The observational potentials of the advanced detector system of the HERMES Pathfinder mission, an assessment

HERMES (High Energy Rapid Modular Ensemble of Satellites) Pathfinder is a space-borne mission based on a constellation of 3U CubeSats, flying in a low-Earth orbit, equipped with a novel specifically designed detector obtained by the combination of silicon drift detectors and GAGG:Ce crystal scintillators, exploiting the "siswich" architecture. HERMES Pathfinder main scientific goal is the study of bright high‐energy transients, the gamma‐ray bursts, in a broad energy band (few keV to few MeV) with an unprecedented time resolution and a precise localization.
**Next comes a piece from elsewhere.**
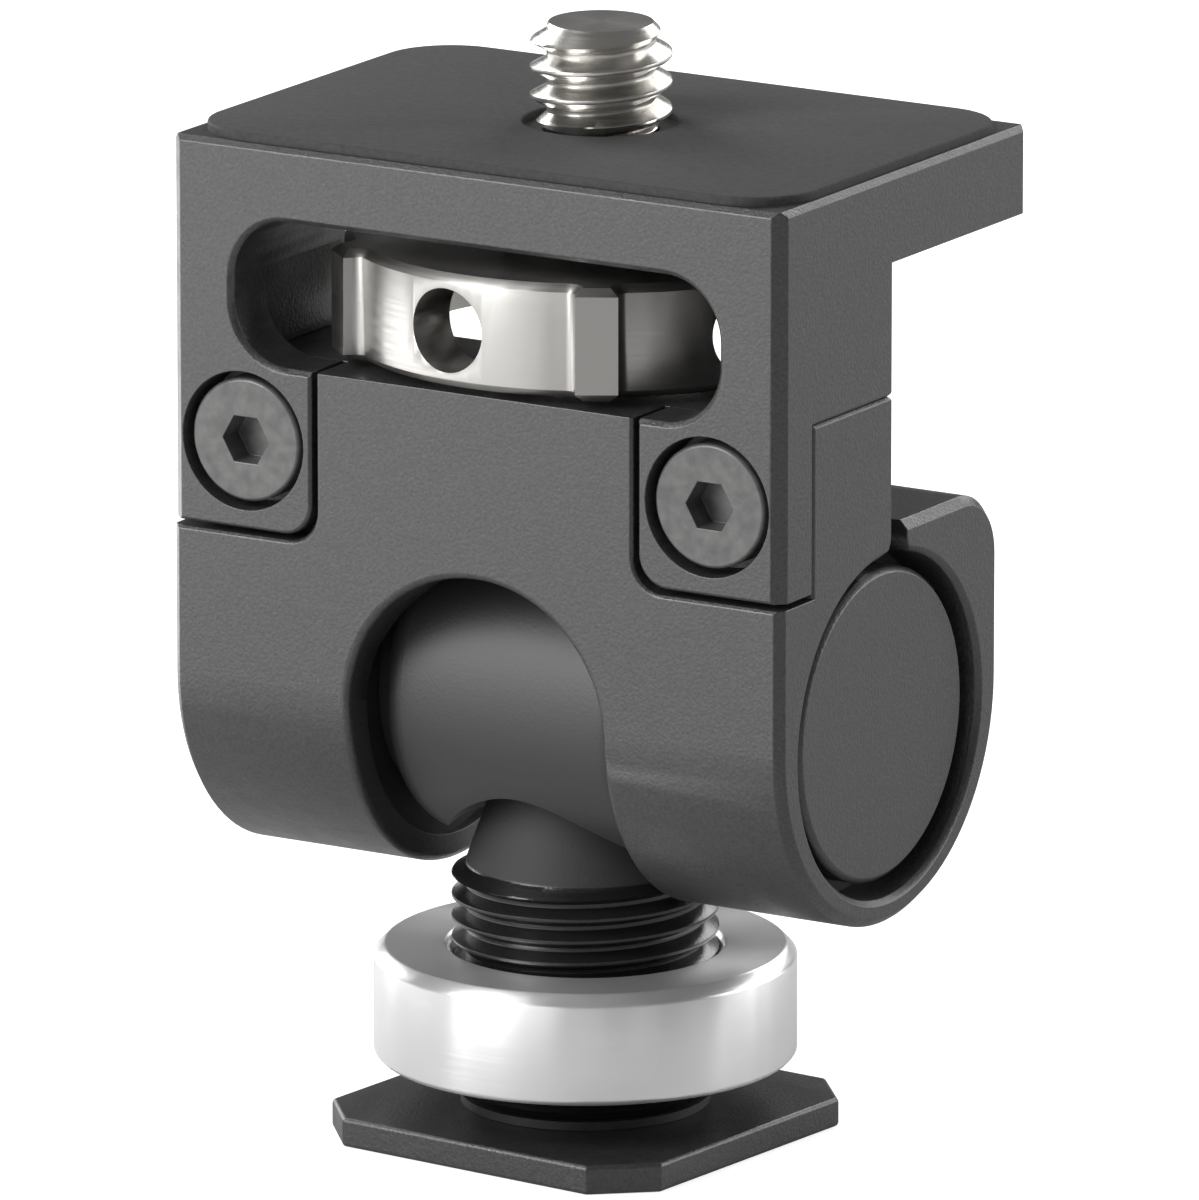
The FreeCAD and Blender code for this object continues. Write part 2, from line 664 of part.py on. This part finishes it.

The crystal scintillator chosen for the HERMES Pathfinder detector presents an intense and long lasting residual emission (afterglow) after being exposed to ionizing radiation. This phenomenon might affect the HERMES Pathfinder detectors, impairing their proper functioning. In this study the crystal afterglow has been characterized and it was verified that, in orbital conditions, the correct functioning of the detector is guaranteed. In preparation for the nanosatellites launch, the qualification performed during the assembling of the detector and the final calibration of the HERMES Pathfinder payload at several temperature have been performed. The methods and the results obtained for the first flight models are presented in this study. Finally, a tool was developed to study the lightcurve variability of a GRB and to identify its shortest variability in order to provide new insights on the central engine. It was tested on a large set of bursts observed by Fermi GBM. Finally, using a simulated data, it is demonstrated that variability of the order of microseconds could be identified with this tool.